Read as prep for Eight Perfect Murders.
This entire review has been hidden because of spoilers.
The Drowner is one of the books mentioned in Eight Perfect Murders by Peter Swanson.
Even though I knew the secret of the primary murder, I still got pulled in to the story. Gritty, stylized, atmospheric, sexist. The murder is original but the motive, not so much.
"It's a - what would you call it? - fragmented society. In one way or another, except for some of the oldest families out along Lake Larra, and a few old ones in town and some of the grove money, everybody is a come-lately. It's growing fast and changing fast. Not for the better. County population twice what it was ten years ago. The lines are vague. I guess there aren't any towns any more the way there used to be. Just shopping centers with houses around them." (p. 87)

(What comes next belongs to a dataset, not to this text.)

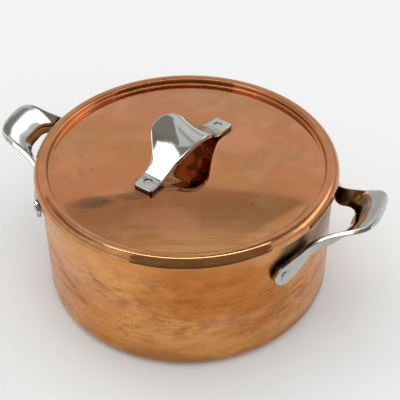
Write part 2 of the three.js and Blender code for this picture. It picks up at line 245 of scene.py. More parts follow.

"There are always stages, you know. It started with liking. With friendship. Working in the same place all day, laughing at the same things. So you explore points of view, and find so much alike it turns into wistful romantic love, all very bittersweet and sad because you know you can't do anything about it. And the whole city turns into a sort of foreign film, so that even the way the birds fly has artistic significance." (p. 216)
I'm glad I've read it.
(Please note the ebook is NOT 160 pages. It's 295.)